Roger Sayle from NextMove showed his recent work on a chemistry aware spell checker, based on the observation, that the current problems with chemical text mining do not come from poor OCR or poor name2structure conversion, but mainly from bad input because of typos etc. in the source texts and common spell checking software cannot cope with this.

Monday, November 8, 2010

GCC6 Day Two (08.11)

So, I rediscovered my notes from day two. Unfortunately there are only two lectures I can really write something about:

The WizePairZ algorithm was quite interesting. It aims to solve the problem that often unwanted properties of drug candidates scale in correlation with wanted properties. The idea behind WizePairZ is to automatically find transformations from one moelcule to another that reduce unwanted properties (ideally while improving wanted properties). Then such transformations are applied to molecules which are close to the boundary between 'unwanted' and 'wanted' space in order to push them over the boundary.
The in-silico prediction of Phototocicity aims to find molecular descriptors and associated models that allow to predict the potential phototoxicity of substances, especially their UV absorption between 290 - 450 nm wavelength where the human skin doesn't filter anymore and the ozone layer doesn't filter yet.

GCC6 Day One (07.11)

Arrived 14:00 in Goslar

What's new in Knime presentation:
Mainly usability improvements, like conditional paths through workflows and annotations.
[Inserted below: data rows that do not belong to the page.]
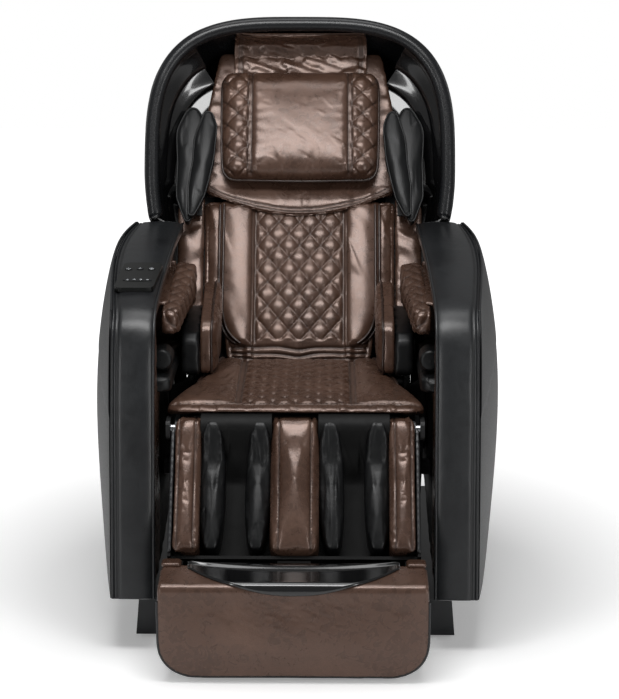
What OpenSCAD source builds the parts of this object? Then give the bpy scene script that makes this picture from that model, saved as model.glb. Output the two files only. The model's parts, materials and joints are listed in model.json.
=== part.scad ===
// Reclining massage chair with a gliding, tilting seat.
// X points to the chair's left-hand sitter side (viewer's right), Y backwards, Z up, floor at Z = 0.
// Millimetres. The origin is on the floor, under the middle of the chair's outline.

/* [Joints] */
// Height of the backrest pivot
hip_z = 320; // [310:2:330]
// Height of the leg rest pivot
knee_z = 400; // [396:1:404]
// Distance from the backrest pivot forward to the leg rest pivot
thigh_l = 472; // [460:2:490]
// Height of the seat tilt pivot
tilt_z = 150; // [146:1:156]
// Distance from the backrest pivot back to the tilt pivot
tilt_back = 180; // [172:2:188]
// Lean of the backrest from upright when stored
back_lean = 30; // [28:1:32]
// Lean of the calf rest from upright when stored
leg_lean = 36.4; // [35:0.2:38]
// Radius of the backrest pivot pins
hip_pin_r = 10; // [8:0.5:11]
// Radius of the leg rest and tilt pivot pins
small_pin_r = 8; // [6:0.5:9]

/* [Seat] */
// Height of the top of the seat cushion
seat_top_z = 440; // [436:1:446]
// Half width of the cushion at its front edge
seat_front_half = 240; // [230:1:240]
// Half width of the cushion at its rear edge
seat_rear_half = 184; // [170:2:200]
// Height of the cushion's lower face
seat_under_z = 342; // [341:1:350]
// Thickness of the seat frame's side plates
plate_t = 8; // [6:0.5:10]
// Distance from the middle plane to the side plates
plate_x = 231; // [231:0.5:232]

/* [Arms] */
// Half width over the side panels where they are fullest
arm_half = 400; // [390:2:420]
// Half width over the side panels at their front edge
arm_edge_half = 340; // [334:2:350]
// Height of the arm tops
arm_top_z = 696; // [690:1:700]
// Fall of the arm tops towards their front end
arm_top_fall = 62; // [50:2:70]
// Height of the side panels' lower edge
arm_low_z = 102; // [98:2:112]
// Thickness of the side panels
arm_skin = 5; // [3:0.5:6]
// Thickness of the leather band round each arm
band_t = 24; // [18:1:28]
// Half gap between the arm bands at the front
band_gap_half = 257; // [252:1:262]

/* [Backrest] */
// Distance from the pivot to the top of the backrest cushions
back_len = 775; // [760:5:780]
// Half width of the backrest cushion
back_pad_half = 200; // [190:2:204]
// Distance from the pivot's plane to the backrest's front surface
back_face = 77; // [75:1:80]
// Thickness of the backrest cushion
back_pad_t = 32; // [28:1:32]
// Half width over the rear cover
back_half = 229; // [228.5:0.25:229.5]
// Distance from the pivot's plane to the rear cover's outer face
back_rear = 74; // [72:1:78]
// Wall of the rear cover and the hood
cover_t = 4; // [3:0.5:5]

/* [Hood] */
// Half width over the hood
hood_half = 323; // [315:1:330]
// Height of the hood's crown over the backrest cushions
hood_rise = 28; // [23:1:37]
// Forward reach of the hood's crown from the pivot's plane
hood_reach_top = 187; // [180:1:195]
// Forward reach of the hood's lower ends from the pivot's plane
hood_reach_low = 87; // [80:1:95]
// Thickness of the padded hood rim
rim_t = 30; // [24:1:34]

/* [Pillow] */
// Half width of the head pillow
pillow_half = 166; // [150:2:176]
// Height of the head pillow along the backrest
pillow_l = 248; // [220:4:256]
// Thickness of the head pillow
pillow_t = 62; // [50:2:70]

/* [Leg rest] */
// Length of the calf rest below its pivot
calf_l = 255; // [250:1:262]
// Half width over the calf rest
calf_half = 229; // [228:0.25:229.5]
// Depth of the calf wells
calf_depth = 83; // [80:1:84]
// Half width of the middle calf cushion
calf_mid_half = 42; // [36:1:46]

/* [Foot unit] */
// Half width over the foot panel
foot_half = 241; // [238:1:246]
// Height of the foot panel's lower edge
foot_low_z = 11; // [10:1:16]
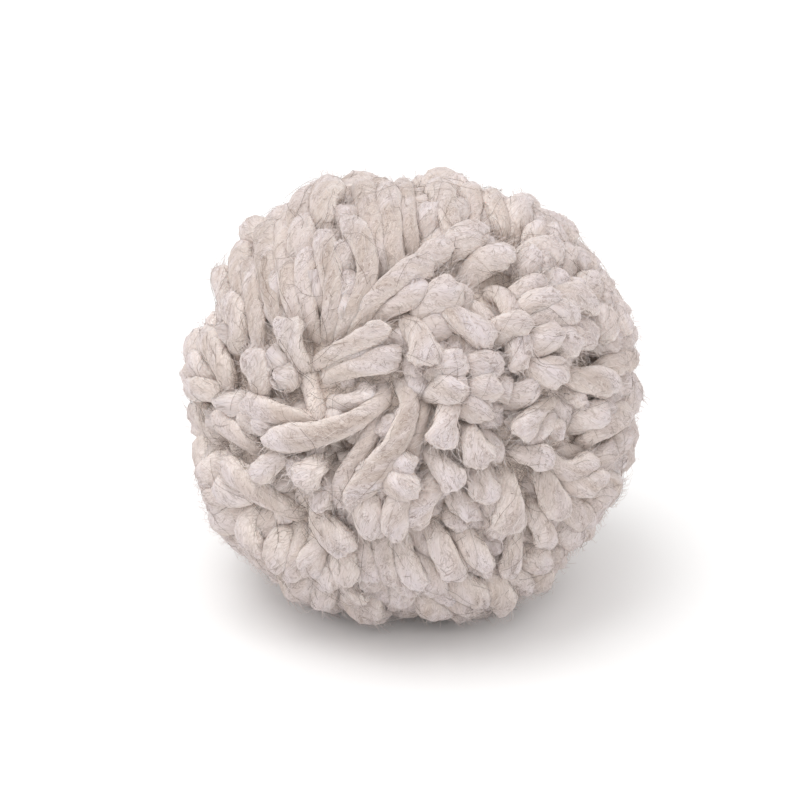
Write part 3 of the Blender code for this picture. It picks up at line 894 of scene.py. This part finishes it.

This is really getting somewhere. Release planned for December 6th 2010

My presentation:
I was not boohed from the stage

MOSGrid presentation:
It's a molecular simulation grid driven by a consortium of academia and industry, lead by the University of Cologne

The planned usage is, that you can specify a task through a web interface in MSML (molecular simulation markup laguage), which describes a task for the grid, then the MSML is translated into input specific to a program (e.g. Gaussian).
The program is then run on the grid and the program specific output is translated again into MSML and returned to the user.

Currently

Gaussian
Turbomole

are supported.

Tasks can be chained into workflows. Lots of expertise and manpower, and if buerocracy doesn't step in the way, this could work and is worth a look. Unfortunately, the licensing of the used programs in a grid seems to be an unsolved legal problem.

Demonstration of MOSGrid:
A basic web interface (to Gaussian I guess) was shown and how to run quantum calculations on the grid from there. The interface is designed for humans. Currently there are no plans to offer this as a service to machines. Licensinsg issues of using commercial software in a grid must be ironed out to make it widely available, but beta testing will start in December to a limited number of users.

Friday, November 5, 2010

GCC6 in Goslar

I'll be at the 6th German Conference on Chemoinformatics in Goslar from November 7-9.

Thursday, November 4, 2010

The SMARTSViewer

This is a nifty service for visualizing SMARTS patterns from the University of Hamburg:

SMARTSViewer

Probably useful when your SMARTS pattern does not match what you think it should...